In recent years, the volume of hospitals and the health sector entities that have fallen victim to hackers has continued to rise at an alarming rate. With each breach, there are empty promises and finger-pointing while the organizations attempt to attribute the hack to a bad actor like Deep Panda based off of exploit kit components that were used in a previous breach. Where are they getting their information? Who knows and who cares because it's almost always wrong and attribution is typically a waste of time as it is an attempt to take the responsibility and public outrage off of the hospital or healthcare organization's lack of proper cybersecurity hygiene and non-existent cybersecurity culture.

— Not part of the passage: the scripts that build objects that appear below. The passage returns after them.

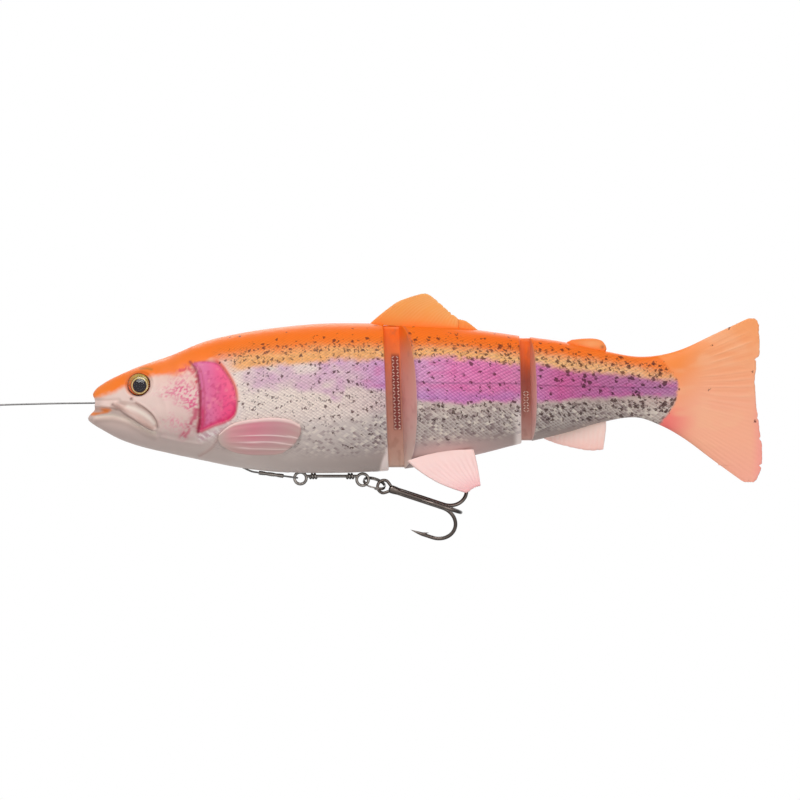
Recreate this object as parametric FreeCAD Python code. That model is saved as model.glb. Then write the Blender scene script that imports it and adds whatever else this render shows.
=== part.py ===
"""Three-section soft swimbait with its line rig, one STEP file per piece.

Millimetres.  The nose points to -X, the tail to +X, +Z is up, and the fish's
left flank faces -Y.  The origin is the front mouth of the line tube.
"""
import FreeCAD, Part
import math
import os

Vector = FreeCAD.Vector

# ---------------------------------------------------------------- fish body
body_length = 250.0        # lower jaw to tail fin
body_depth = 56.0          # back to belly at the deepest section
body_width = 33.6          # flank to flank at the widest section
side_fullness = 0.12       # how much fuller than an ellipse a section is

# Nominal outline: station, back, belly, half width, at the sizes above.
NOMINAL_LENGTH = 250.0
NOMINAL_DEPTH = 56.0
NOMINAL_WIDTH = 33.6
OUTLINE = [
    (-3.4, -2.4, -6.6, 1.6),
    (-1.8, 3.6, -7.9, 3.6),
    (2.0, 7.2, -10.2, 5.6),
    (8.0, 10.4, -13.4, 7.8),
    (16.0, 13.8, -16.2, 9.9),
    (27.5, 17.8, -18.9, 12.2),
    (39.4, 22.7, -21.4, 13.9),
    (51.3, 25.6, -23.8, 15.1),
    (66.0, 27.9, -25.6, 16.2),
    (84.0, 29.5, -26.2, 16.8),
    (104.8, 29.5, -25.4, 16.4),
    (122.0, 29.0, -23.2, 15.2),
    (140.0, 27.2, -19.4, 13.0),
    (156.0, 25.0, -15.4, 10.8),
    (172.0, 22.8, -11.6, 8.4),
    (188.0, 19.4, -7.0, 5.9),
    (200.0, 17.3, -5.4, 4.3),
    (209.0, 17.9, -8.3, 3.5),
    (217.7, 20.3, -13.2, 2.9),
]
TAIL_OUTLINE = [
    (205.0, 17.4, -6.6, 3.8),
    (211.0, 18.1, -9.4, 3.3),
    (217.7, 20.3, -13.2, 2.7),
    (229.0, 25.6, -21.6, 1.7),
    (241.5, 31.4, -30.6, 1.0),
    (248.0, 34.3, -35.2, 0.8),
]

# ------------------------------------------------------------------- joints
front_joint_x = 110.0      # hinge line of the front joint at the tube's height
front_joint_lean = 2.1     # degrees, top of the joint leans to the nose
front_web_length = 5.8     # flexible web between the two sections
front_facet_angle = 17.2   # degrees, how far the rear side's facets slant back
rear_joint_x = 158.9
rear_joint_lean = 1.1
rear_web_length = 3.8
rear_facet_angle = 13.3
web_thickness = 2.8        # web with the mesh inside it
web_inset = 1.2            # web edges stay inside the back and belly
mesh_thickness = 0.5       # woven harness sheet
mesh_height = 22.0
mesh_cover = 2.0           # plastic over the sheet's edges in the tail
fin_knuckle_x = 212.5      # bending line of the tail fin
knuckle_clearance = 0.3
slit_clearance = 0.4       # under the dorsal fin, where it spans the joint

# --------------------------------------------------------------------- fins
flap_thickness = 1.8       # dorsal, anal and adipose fins
relief_height = 1.0        # pectoral fins lie on the flank
pelvic_thickness = 1.2
pelvic_root_y = 8.3
pelvic_root_z = -18.6
pelvic_flare = 25.0        # degrees outward from straight down

# ---------------------------------------------------------------------- eye
eye_x = 15.5
eye_z = 6.9
eye_radius = 4.2
iris_depth = 1.6
lens_height = 1.1
eye_forward_turn = 12.0    # degrees, each eye looks slightly to the nose

# ------------------------------------------------------------- line and rig
line_radius = 0.34
leg_spacing = 0.39         # half distance between a loop's legs at its crimp
exit_run = 3.4             # line's run under the belly, before the crimp
exit_drop = 1.55
crimp_lead = 2.4           # straight line into the crimp
rear_loop_length = 3.9
far_loop_length = 3.3
tube_bore_radius = 0.8
tube_wall = 0.6
crimp_radius = 0.75
crimp_length = 9.6
loop_radius = 1.15
bar_wire_radius = 0.52
bar_eye_radius = 2.15      # centre line of each end eye
bar_wrap_radius = 1.25
bar_wrap_length = 3.1
bar_wrap_setback = 1.15    # from an eye's edge to its wrap, in front
rear_wrap_setback = 0.85
bar_span = 23.1            # between the eyes' centres
bar_rise = 0.75            # the bar leaves each eye above its centre
rear_eye_drop = 1.3
eye_hang_x = 1.1           # front eye's centre behind the loop's tip
eye_hang_z = 0.1
ring_hang_x = 0.5          # split ring's wire behind the rear eye's centre
ring_hang_z = 0.1
hook_hang_x = 0.3          # hook eye's centre ahead of the ring's rear wire
hook_hang_z = 0.1
ring_radius = 4.1          # centre line of the split ring
ring_wire_width = 0.7
ring_thickness = 1.3
ring_slope_angle = 18.5    # degrees below level
ring_tilt_angle = 67.0     # degrees from facing the flank
hook_wire_radius = 0.72
hook_eye_radius = 2.4
hook_eye_wire = 0.58
hook_shank_length = 23.1
hook_bend_radius = 6.8
hook_spear_length = 8.6
hook_point_length = 5.0
hook_shank_slope = 18.3    # degrees below level
hook_twist = 30.0          # degrees the branches are turned about the shank
barb_foot_radius = 0.5
barb_tip_radius = 0.08
point_tip_radius = 0.06
groove_radius = 2.35       # belly groove that clears the wire bar
groove_length = 31.0
groove_lead = 4.0          # the groove starts this far ahead of the bar's eye
swivel_barrel_radius = 1.7
swivel_barrel_length = 6.8
swivel_wall = 0.45
swivel_stem_radius = 0.5
swivel_clearance = 0.05
swivel_neck = 1.3          # from an eye's centre line to the barrel
swivel_head_gap = 0.3      # the stop head turns free of the barrel's wall
swivel_head_length = 0.7
swivel_hang = 0.55         # rear eye's centre past the loop's tip
swivel_eye_radius = 1.5
swivel_eye_wire = 0.4

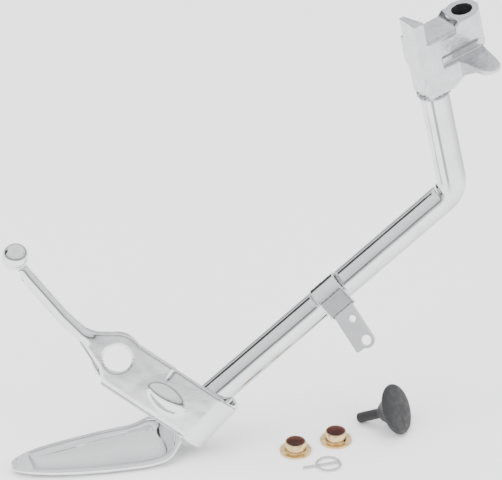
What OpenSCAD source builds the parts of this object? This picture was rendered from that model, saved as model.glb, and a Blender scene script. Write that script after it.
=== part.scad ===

When one takes a closer look at the actual problem in order to remedy a scalable solution the most profound reality is the pure lack of cybersecurity training in perfectly applicable environments where students are learning health IT, healthcare informatics, nursing, and HIPPA. The fact that cybersecurity hygiene is an afterthought rather than an academic course in the health sector should have the victims of these breaches rioting in the street, yet there is a deafening silence on this topic of educational reform. I'm not saying that a full on curriculum covering Advanced Persistent Threat intricacies such as hacker tool kits, exploits, droppers, remote access trojans or how to forensically investigate code. But, perhaps it may be useful, while studying a technical topic to add a few ingredients of cybersecurity to, keep tens of millions of innocent people from having their health records exfiltrated by bad actors wishing to do them harm.
This book series is intended to introduce the listener to healthcare informatics, health IT, and HIPAA, while simultaneously enhancing this information with cybersecurity content.